- Based on: Sueño de una noche de agosto by María de la O Lejárraga and Gregorio Martínez Sierra in a translation by Helen and Harley Granville-Barker
- Directed by: Harold Clayton
- Starring: Sylvia Syms
- Music by: Julian Bream
- Country of origin: United Kingdom
- Original language: English

Production
- Producer: Harold Clayton
- Running time: 90 mins

Original release
- Network: BBC Television
- Release: 5 July 1955

= The Romantic Young Lady (TV play) =

The Romantic Young Lady is a 1955 British TV production based on a stage play. The production, which starred Sylvia Syms in her first lead role, was well received.

==History==
The stage play The Romantic Young Lady opened in London in 1920. It was a translation of a work which had recently been successful in Madrid. The play was revived from time to time on the British stage, and was televised in the 1930s (the cast included Barbara Everest).
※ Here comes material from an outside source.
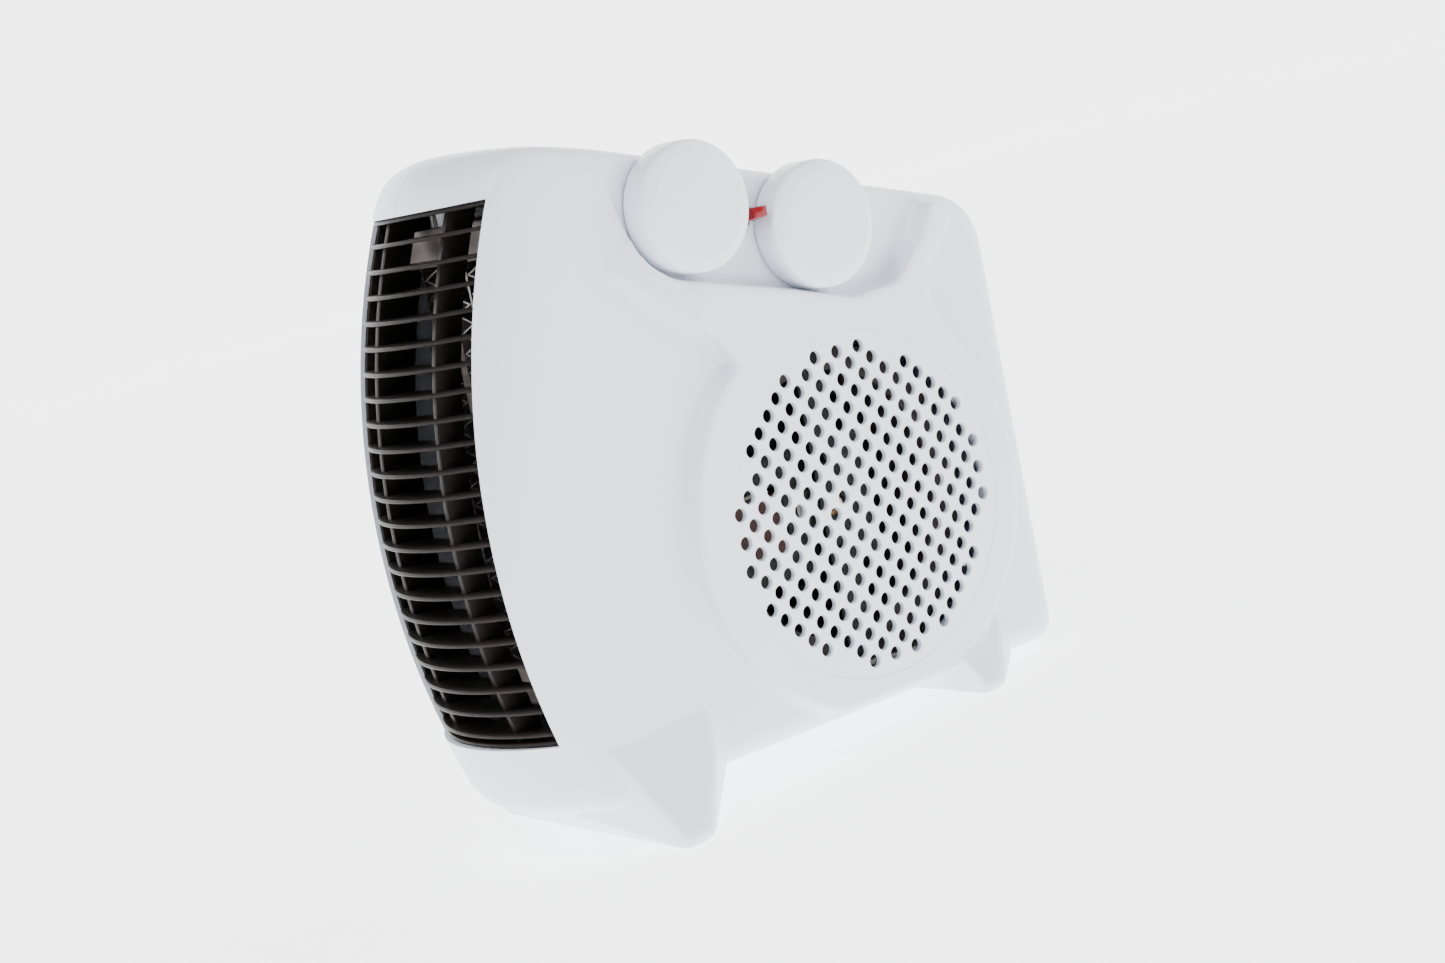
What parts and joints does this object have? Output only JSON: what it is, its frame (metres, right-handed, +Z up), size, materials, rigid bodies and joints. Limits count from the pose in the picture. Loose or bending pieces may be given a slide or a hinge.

The play seems to have dropped out of the repertoire after the 1950s.

==Plot summary==
In Madrid, a young woman dreams of escape.

==Cast==
- Sylvia Syms as Rosario
- John Breslin as Pepe
- Eric Lander as Emilio
- Roger Gage as Mario
- Marjorie Fielding as Doña Barbarita (Grandmother)
- Margaret Boyd as Maria Pepa (The Maid)
- Tony Britton as The Apparition (The Author)
- Raymond Rollett as Don Juan
- Olivia Irving as Irene (The Secretary)
- Walter Horsbrugh as Guillermo
- Joan Seton as Amalia (The Famous Dancer)

==Reception==
The Guardian said Syms "acts with a rare intelligence and poise." The Manchester Evening News said it "had a great deal of charm". The Liverpool Echo said "in a part which was not exactly an easy one, Miss Syms gave a performance hinting at considerable talent."

The reception led to a number of offers for Syms, including a seven year contract with Associated British and a role in My Teenage Daughter.